Deconstructing Time: The Idea of Relative Time

I recently finished a new recording project, Transparent Universe (http://gongtopia.bandcamp.com/). Where all my previous recordings have been either 2-track live, or live in the studio, this time I wanted to do something different. I wanted to expand what I have been playing into percussion ensemble music. So instead of going to a recording studio, I recorded at home. This allowed me the luxury of time to layer multiple tracks on top of each other. Compositionally, I saw this more as a collage than a linear live performance. This way I built up layers of percussion, with up to 20 different tracks on some compositions. Because of this, most songs were recorded to a click track.

While I’ve worked with clicks and metronomes when playing drum set, this was something completely new for me with my own percussion music. But instead of the usual click-click metronome type pulse, I used a drum set track, usually a funk or hip-hop beat. I felt this gave me a groove to work with and against, rather than a sterile metronome click. So even though the music was nowhere near funk or hip-hop, the drum set track gave things more feel.
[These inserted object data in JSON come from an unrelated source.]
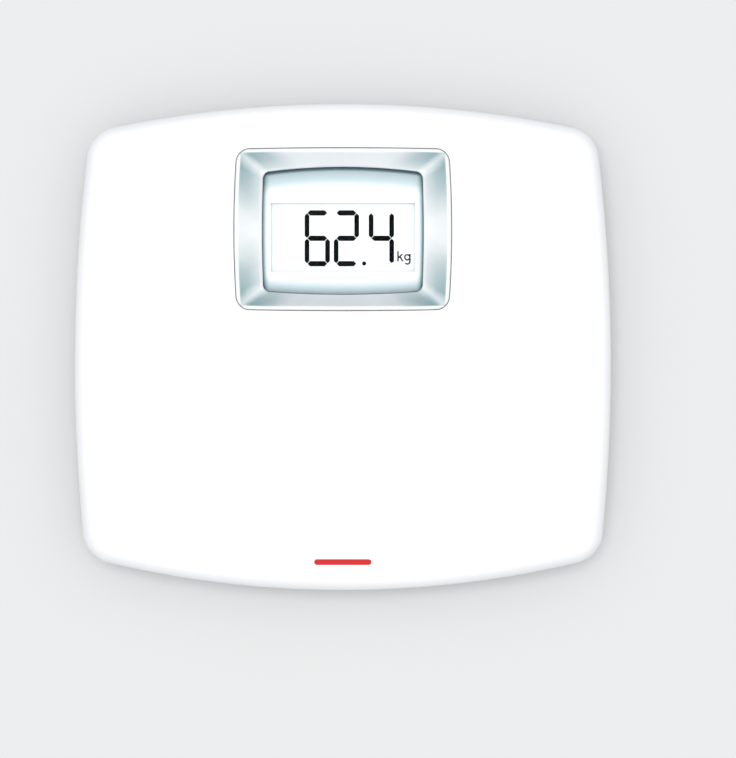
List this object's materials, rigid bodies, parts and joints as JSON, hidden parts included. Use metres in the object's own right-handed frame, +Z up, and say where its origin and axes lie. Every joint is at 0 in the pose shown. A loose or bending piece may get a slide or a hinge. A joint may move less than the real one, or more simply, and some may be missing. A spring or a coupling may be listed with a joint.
{
  "type": "digital bathroom scale",
  "caption": "Low white bathroom scale with bowed sides, a crowned platform, a silver framed display that reads weight, sprung feet and a battery door underneath.",
  "frame": {"origin": "on the floor under the middle of the platform, level with the undersides of the rubber feet", "axes": "+X to the standing user's right, +Y away from the user towards the display, +Z up"},
  "size_m": [0.32, 0.29, 0.0429],
  "materials": {
    "white_shell": "smooth satin gloss white, moulded",
    "base_plastic": "fine spark-eroded texture, off-white",
    "silver_bezel": "satin silver paint on moulded plastic",
    "foam": "closed-cell foam",
    "clear_lens": "clear acrylic",
    "white_mask": "smooth white",
    "polariser_film": "fine matt film",
    "lcd_glass": "clear",
    "segment_ink": "dark liquid-crystal bars",
    "reflector_film": "pearly diffuse reflector",
    "inner_plastic": "natural moulded",
    "elastomer": "striped conductive elastomer",
    "screw_steel": "zinc plated",
    "circuit_board": "green solder mask",
    "epoxy": "black epoxy drop",
    "chip_ceramic": "small ceramic chips",
    "capacitor_sleeve": "shrink sleeve",
    "crystal_can": "drawn can",
    "header_plastic": "natural nylon",
    "plunger_plastic": "black nylon",
    "button_plastic": "satin grey",
    "gauge_film": "polyimide film",
    "battery_sleeve": "printed steel can, no marks",
    "contact_metal": "nickel plated spring steel",
    "lead_jacket": "soft jacket",
    "cable_jacket": "soft jacket",
    "foot_plastic": "moulded",
    "foot_rubber": "soft grip rubber",
    "cell_steel": "stamped spring steel, nickel plated"
  },
  "bodies": {
    "housing": {"platform_cover": "white_shell", "base_pan": "base_plastic", "case_screws": "screw_steel", "display_bezel": "silver_bezel", "bezel_gasket": "foam", "display_lens": "clear_lens", "lcd_surround": "white_mask", "lcd_polariser": "polariser_film", "lcd_front_glass": "lcd_glass", "lcd_segments": "segment_ink", "lcd_rear_glass": "lcd_glass", "lcd_reflector": "reflector_film", "lcd_frame": "inner_plastic", "zebra_strips": "elastomer", "display_carrier": "inner_plastic", "carrier_screws": "screw_steel", "main_board": "circuit_board", "board_screws": "screw_steel", "controller_chip": "epoxy", "chip_parts": "chip_ceramic", "capacitors": "capacitor_sleeve", "clock_crystal": "crystal_can", "tap_sensor": "crystal_can", "wire_headers": "header_plastic", "unit_switch": "header_plastic", "strain_gauges": "gauge_film", "battery_1": "battery_sleeve", "battery_2": "battery_sleeve", "contact_springs": "contact_metal", "contact_plates": "contact_metal", "battery_leads": "lead_jacket", "load_cell_front_left": "cell_steel", "cell_carrier_front_left": "inner_plastic", "cell_cable_front_left": "cable_jacket", "load_cell_front_right": "cell_steel", "cell_carrier_front_right": "inner_plastic", "cell_cable_front_right": "cable_jacket", "load_cell_rear_left": "cell_steel", "cell_carrier_rear_left": "inner_plastic", "cell_cable_rear_left": "cable_jacket", "load_cell_rear_right": "cell_steel", "cell_carrier_rear_right": "inner_plastic", "cell_cable_rear_right": "cable_jacket"},
    "foot_front_left": {"foot_cup_front_left": "foot_plastic", "foot_pad_front_left": "foot_rubber"},
    "foot_front_right": {"foot_cup_front_right": "foot_plastic", "foot_pad_front_right": "foot_rubber"},
    "foot_rear_left": {"foot_cup_rear_left": "foot_plastic", "foot_pad_rear_left": "foot_rubber"},
    "foot_rear_right": {"foot_cup_rear_right": "foot_plastic", "foot_pad_rear_right": "foot_rubber"},
    "door": {"battery_door": "base_plastic"},
    "button": {"unit_button": "button_plastic", "switch_plunger": "plunger_plastic"}
  },
  "joints": [
    {"name": "foot_press_front_left", "type": "slide", "parent": "housing", "child": "foot_front_left", "axis": [0, 0, 1], "range_m": [0, 0.0005], "stiffness_N_per_m": 2000, "springref_m": -0.0013, "deforming": ["load_cell_front_left"]},
    {"name": "foot_press_front_right", "type": "slide", "parent": "housing", "child": "foot_front_right", "axis": [0, 0, 1], "range_m": [0, 0.0005], "stiffness_N_per_m": 2000, "springref_m": -0.0013, "deforming": ["load_cell_front_right"]},
    {"name": "foot_press_rear_left", "type": "slide", "parent": "housing", "child": "foot_rear_left", "axis": [0, 0, 1], "range_m": [0, 0.0005], "stiffness_N_per_m": 2000, "springref_m": -0.0013, "deforming": ["load_cell_rear_left"]},
    {"name": "foot_press_rear_right", "type": "slide", "parent": "housing", "child": "foot_rear_right", "axis": [0, 0, 1], "range_m": [0, 0.0005], "stiffness_N_per_m": 2000, "springref_m": -0.0013, "deforming": ["load_cell_rear_right"]},
    {"name": "door_hinge", "type": "hinge", "parent": "housing", "child": "door", "pos_m": [0, -0.008, 0.0082], "axis": [1, 0, 0], "range_deg": [0, 95]},
    {"name": "unit_press", "type": "slide", "parent": "housing", "child": "button", "axis": [0, 0, 1], "range_m": [0, 0.0008], "stiffness_N_per_m": 2000}
  ]
}
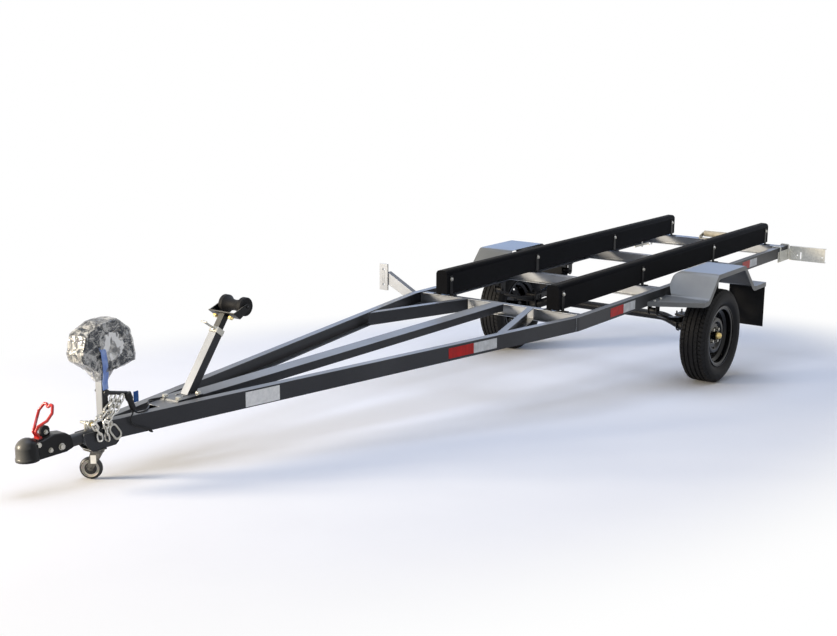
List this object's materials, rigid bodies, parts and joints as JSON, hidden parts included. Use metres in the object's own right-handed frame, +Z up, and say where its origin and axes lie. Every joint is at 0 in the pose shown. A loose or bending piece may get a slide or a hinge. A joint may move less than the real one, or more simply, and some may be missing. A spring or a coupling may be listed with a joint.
{
  "type": "boat trailer",
  "caption": "Single-axle boat trailer with a tapered channel frame, carpeted bunks, leaf springs, fenders, winch post, bow roller, keel roller and ball coupler, parked on a small caster.",
  "frame": {"origin": "on the ground, under the middle of the trailer's length and width", "axes": "+X forward to the coupler, +Y to the left, +Z up"},
  "size_m": [6.222, 1.684, 0.9102],
  "materials": {
    "black_rubber": "matte",
    "bunk_carpet": "matte",
    "caster_tread": "matte",
    "coupler_paint": "satin",
    "fender_paint": "satin",
    "frame_paint": "satin",
    "lever_paint": "gloss",
    "pale_roller": "matte",
    "plated_steel": "satin",
    "spring_paint": "satin",
    "tyre": "matte",
    "wheel_paint": "gloss",
    "winch_paint": "satin",
    "yellow_zinc": "satin"
  },
  "bodies": {
    "chassis": {"axle_beam": "spring_paint", "bow_stop_base": "frame_paint", "bow_stop_collar": "plated_steel", "bow_stop_post": "frame_paint", "bunk_brackets": "spring_paint", "bunk_left": "bunk_carpet", "bunk_right": "bunk_carpet", "caster_plate": "plated_steel", "centre_beam": "frame_paint", "coupler_housing": "coupler_paint", "coupler_lever": "lever_paint", "cross_member_front": "frame_paint", "cross_member_rear": "frame_paint", "cross_member_second": "frame_paint", "cross_member_third": "frame_paint", "diagonal_braces": "frame_paint", "fender_left": "fender_paint", "fender_right": "fender_paint", "keel_roller_bracket": "plated_steel", "leaf_spring_left": "spring_paint", "leaf_spring_right": "spring_paint", "light_bracket_left": "plated_steel", "light_bracket_right": "plated_steel", "mudflap_left": "black_rubber", "mudflap_right": "black_rubber", "side_rail_left": "frame_paint", "side_rail_right": "frame_paint", "spare_wheel_carrier": "frame_paint", "spring_clamps": "spring_paint", "spring_hangers": "spring_paint", "tail_bar": "coupler_paint", "tongue_box": "frame_paint", "tongue_tube": "frame_paint", "winch_drum": "winch_paint", "winch_frame": "winch_paint", "winch_post": "frame_paint"},
    "wheel_left": {"hub_left": "wheel_paint", "grease_cap_left": "yellow_zinc", "wheel_rim_left": "wheel_paint", "tyre_left": "tyre"},
    "wheel_right": {"hub_right": "wheel_paint", "grease_cap_right": "yellow_zinc", "wheel_rim_right": "wheel_paint", "tyre_right": "tyre"},
    "caster_swivel": {"caster_fork": "plated_steel"},
    "caster_wheel": {"caster_wheel": "caster_tread"},
    "bow_arm": {"bow_stop_arm": "coupler_paint", "bow_roller_yoke": "coupler_paint"},
    "bow_roller": {"bow_roller": "black_rubber"},
    "keel_roller": {"keel_roller": "pale_roller"}
  },
  "joints": [
    {"name": "wheel_left_spin", "type": "hinge", "parent": "chassis", "child": "wheel_left", "pos_m": [-1.37203, 0.718, 0.2875], "axis": [0, 1, 0], "continuous": true},
    {"name": "wheel_right_spin", "type": "hinge", "parent": "chassis", "child": "wheel_right", "pos_m": [-1.37203, -0.718, 0.2875], "axis": [0, 1, 0], "continuous": true},
    {"name": "caster_turn", "type": "hinge", "parent": "chassis", "child": "caster_swivel", "pos_m": [2.74583, 0, 0.11723], "axis": [0.0923, 0, 0.9957], "continuous": true},
    {"name": "caster_spin", "type": "hinge", "parent": "caster_swivel", "child": "caster_wheel", "pos_m": [2.75578, -0.02257, 0.045], "axis": [0.8025, 0.592, -0.0744], "continuous": true},
    {"name": "bow_arm_slide", "type": "slide", "parent": "chassis", "child": "bow_arm", "axis": [-0.5255, 0, 0.8508], "range_m": [-0.04, 0.08]},
    {"name": "bow_roller_spin", "type": "hinge", "parent": "bow_arm", "child": "bow_roller", "pos_m": [2.02571, 0, 0.62589], "axis": [0, 1, 0], "continuous": true},
    {"name": "keel_roller_spin", "type": "hinge", "parent": "chassis", "child": "keel_roller", "pos_m": [-3.03243, 0, 0.7934], "axis": [0, 1, 0], "continuous": true}
  ]
}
In laying down multiple Gong, marimba, or hand drum tracks, I used an idea I call relative time.  I felt that if everything was laid perfectly on top of the beat/click, it would have a sort of sterility to it. This sort of precision is fine in drum corps, or a symphony, but in recording ensemble music, I wanted it to ultimately sound like a live session with a group of people playing together in the same room. Relative time means that tracks could be “in time” but don’t have to be exactly on top of/with the beat. The 1st recorded track was laid down exactly with the click. But on subsequent tracks, I would allow the time to wander a bit, drifting ahead of, or behind the beat.


The effect is two-fold:

 The overall sound of the tracks is thickened, as the rhythms take up more space.
 There is the effect of phasing as one rhythm moves against another.

There’s also another effect I like, in that sometimes the rhythms seem to be chaotic, only to resolve into synchronization, just to move back to chaos. I personally find this rhythmic approach interesting. So everything on the recording is in time, but it’s just a matter of perspective.

Everything in the Universe is relevant to where you are at any time.